Com o enriquecimento crescente dos esgotos em matérias nitrogenadas e fosforadas, cresce a probabilidade de proliferação das cianobactérias nos reservatórios municipais, com a possibilidade de contaminação do homem. Até hoje não se registrou um só caso de acidente desse tipo. Não obstante, a ação de algumas toxinas tem sido sugerida como causa de algumas doenças, inclusive o câncer.
As toxinas até hoje estudadas são de dois grupos -neurotoxinas e hepatotoxinas. Quatro neurotoxinas foram estudadas minuciosamente: anatoxina-a, anatoxina-a(s), saxitoxina e neosaxitoxina. A mais pesquisada é a primeira, que imita a ação da acetilcolina, neurotransmissor importante na fisiologia nervosa. Ela transmite aos neurônios ou a fibras musculares estímulos de contração, que são interrompidos pela enzima acetilcolinesterase. Sem a interferência dessa enzima, a contração seria contínua e poderia provocar paralisia e morte.
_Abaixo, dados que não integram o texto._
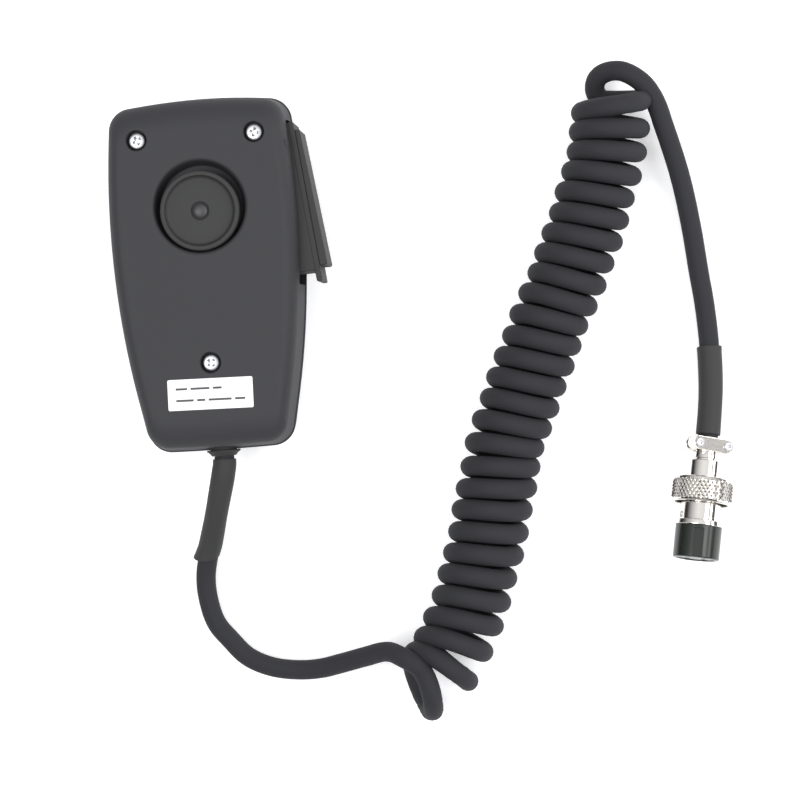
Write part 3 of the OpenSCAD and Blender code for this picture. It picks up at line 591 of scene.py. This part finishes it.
class HANDMIC_OT_rear_cover(bpy.types.Operator):
    """Moulded rear cover with its button recess, screw wells and lever slot"""

    bl_idname = "hand_mic.rear_cover"
    bl_label = "Rear cover"

    def execute(self, context):
        s = sizes(context)
        w, z0 = s.wall, s.rear_z - s.round_h
        step = SEAM_STEP
        outer = [outline(s, step + s.edge_r * (1 - h), step + s.edge_r * (1 - h), s.seam_z + s.edge_r * k)
            for k, h in quarter(3)]
        outer += [outline(s, DRAFT + (s.side_round - DRAFT) * k, DRAFT + (s.end_round - DRAFT) * k,
            z0 + s.round_h * h) for k, h in quarter(14)]
        outer += support_rings(s, s.side_round, s.end_round, s.rear_z)
        inner = [outline(s, step + w, step + w, s.seam_z)]
        inner += [outline(s, DRAFT + w + (s.side_round - DRAFT) * k, DRAFT + w + (s.end_round - DRAFT) * k,
            z0 + (s.round_h - w) * h) for k, h in quarter(6)]
        o = lofted("rear_cover_mould", inner[::-1] + outer)
        top = s.rear_z
        cup = [(0, 20), (3.2, 20), (3.2, 28), (s.recess_r + 1.6, 28), (s.recess_r + 1.6, 35), (0, 35)]
        fused(o, moved(turned("cup", cup, 96), 0, RECESS_Y))
        for x, y, _ in SCREW_PLACES:
            fused(o, moved(rod("well", s.well_r + 1.1, 30.3, 35, 48), x, y))
        fused(o, moved(rod("pivot", PIVOT_EYE_R, 28.3, 33, 32), *PIVOT))
        rim = s.recess_r - 0.05
        lip = [(rim - 0.3, top - 0.72), (rim - 0.13, top - 0.42), (rim + 0.13, top - 0.18),
            (rim + 0.45, top - 0.04)]
        recess = [(0, RECESS_FLOOR), *arc(s.recess_r - 1.9, RECESS_FLOOR + 0.6, 0.6, -90, -12, 4),
            (s.recess_r - 0.5, top - 1.1), *lip, (rim + 0.8, top + 0.001), (rim + 0.8, top + 2),
            (0, top + 2)]
        cut(o, moved(turned("recess", recess, 128), 0, RECESS_Y))
        r = s.well_r
        well = [(0, 29), (1.5, 29), (1.5, WELL_FLOOR), (r, WELL_FLOOR), (r, top - 0.35),
            (r + 0.06, top - 0.14), (r + 0.18, top - 0.03), (r + 0.32, top + 0.001), (r + 0.32, top + 2),
            (0, top + 2)]
        for x, y, _ in SCREW_PLACES:
            cut(o, moved(turned("well_hole", well, 64), x, y))
        cut(o, slot_cutter())
        cut(o, gland_cutter())
        finished(o, "rear_cover_moulding", "housing_plastic", "root", ["rear_cover"], HOUSING)
        return {"FINISHED"}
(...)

A anatoxina-a difere da acetilcolina por não ser degradável pela esterase. Por isso causa convulsões, paralisias e morte. Não se conhece ainda antídoto para ela. Por outro lado, a resistência à colinesterase faz da anatoxina-a excelente instrumento de laboratório em neurofisiologia para provocar ação prolongada da acetilcolina. Acredita um cientista que algum derivado da anatoxina-a possa vir a servir para tratar o mal de Alzheimer, em que há deficiência da acetilcolina.
A anatoxina-a(s) tem ação semelhante à dos compostos sintéticos organofosforados, usados como inseticidas, agindo como inibidor da acetilcolinesterase.
As hepatotoxinas têm complexo meio de agir, encolhendo as células do fígado e lesando os capilares, que enchem de sangue os espaços vazios. O mecanismo pelo qual a toxina prejudica as células do fígado depende muito de sua ação sobre a formação do esqueleto celular. Por poder inibir certos sistemas enzimáticos, há a possibilidade de que, ingerida em doses não-letais porém repetidamente, ela possa contribuir para a promoção do câncer, o que parece confirmado por experiências feitas com cianobactérias.
Grande alarde publicitário se tem feito em todo o mundo em torno de produtos dietéticos produzidos a partir de cianobactérias, algumas de cujas espécies são muito ricas de boa proteína. Carmichael adverte, porém, quanto à falta de regulamentação do uso desses produtos e a possibilidade de confusão dos inócuos com os venenosos, que eventualmente venham a ser fabricados.